• DATA LINES:
------------------------------------

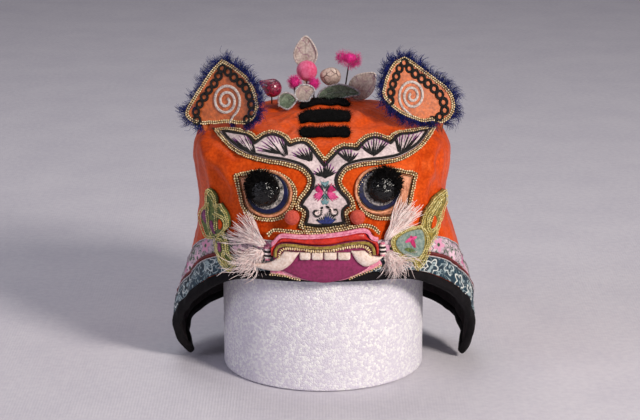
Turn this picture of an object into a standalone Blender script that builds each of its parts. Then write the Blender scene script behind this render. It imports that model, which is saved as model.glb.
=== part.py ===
"""Tiger hat for a small child, on the round foam block that holds it.

All sizes are in millimetres and become metres where a mesh is made. +Z is up, the face looks
along -Y, and the origin is the centre of the block's foot. The face is laid out in two
measures: "across", which is X, and "rise", the height seen from LOOK_DOWN degrees above level.
"""

import math
from collections import namedtuple

import bmesh
import bpy
from mathutils import Matrix, Vector
from mathutils.bvhtree import BVHTree
from mathutils.geometry import delaunay_2d_cdt

MM = 0.001
GAP = 0.3
LOOK_DOWN = math.radians(15.0)

# Layers of cloth, as lifts from the outer face of the crown
CROWN_WALL = 1.8
LINING_TOP = -CROWN_WALL - 0.6
LINING_WALL = 1.0
LINING_IN = LINING_TOP - LINING_WALL
BAND_WALL = 0.8
PIPING_WIDTH = 1.8
PIPING_WALL = 1.6
RIBBON_WIDTH = 11.0

COLUMNS = 56
CLOTH_SPACING = 8.0
FACE_LOW = 0.5
HEM_STEPS = 20
HEM_REACH = 92.0

# The block
BLOCK_RADIUS = 68.5
BLOCK_CENTRE_X = -1.0
BLOCK_SEGMENTS = 48
BLOCK_FOOT_ROUND = 1.5

# The rounded end that the cap sits on, ring by ring up to its top
BlockRing = namedtuple("BlockRing", "radius height")
BLOCK_DOME = (
    BlockRing(68.5, 132.0),
    BlockRing(66.4, 142.0),
    BlockRing(63.4, 148.0),
    BlockRing(58.4, 155.0),
    BlockRing(53.3, 160.0),
    BlockRing(45.0, 165.0),
    BlockRing(38.5, 168.0),
    BlockRing(31.0, 171.0),
    BlockRing(22.0, 173.4),
    BlockRing(10.0, 175.3),
    BlockRing(0.0, 176.7),
)

# Columns: height, left, right, front, back, square
CROWN_SECTIONS = (
    (0.0, 91.0, 92.0, 62.0, 74.0, 2.20),
    (8.0, 96.5, 98.0, 66.0, 77.0, 2.20),
    (18.0, 101.5, 101.0, 69.0, 79.0, 2.20),
    (29.0, 103.0, 101.5, 71.0, 80.0, 2.20),
    (40.0, 101.5, 101.0, 72.5, 80.0, 2.20),
    (52.0, 98.0, 99.5, 73.5, 79.0, 2.25),
    (63.0, 94.0, 96.5, 74.0, 78.0, 2.30),
    (74.0, 90.5, 92.0, 74.5, 77.0, 2.30),
    (85.0, 87.5, 89.0, 75.0, 76.0, 2.35),
    (97.0, 85.0, 85.5, 75.5, 75.5, 2.40),
    (110.0, 84.0, 81.5, 75.0, 75.0, 2.40),
    (123.0, 84.5, 80.5, 74.5, 74.5, 2.45),
    (136.0, 86.5, 82.5, 73.0, 73.0, 2.50),
    (146.0, 88.0, 84.0, 70.0, 70.5, 2.60),
    (154.5, 87.5, 83.5, 65.5, 66.5, 2.65),
    (161.5, 83.5, 79.5, 59.0, 60.5, 2.65),
    (167.5, 76.0, 72.5, 50.0, 52.5, 2.60),
    (172.8, 64.0, 61.0, 39.0, 42.0, 2.50),
    (177.0, 46.0, 44.0, 26.5, 29.5, 2.40),
    (179.8, 25.0, 24.0, 14.0, 16.5, 2.20),
    (180.8, 0.0, 0.0, 0.0, 0.0, 2.00),
)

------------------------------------

Search the listing for the string "which". Copy each line where it turns up.

• SOLUTION TO THIS TASK:
Turn this picture of an object into a standalone Blender script that builds each of its parts. Then write the Blender scene script behind this render. It imports that model, which is saved as model.glb.
measures: "across", which is X, and "rise", the height seen from LOOK_DOWN degrees above level.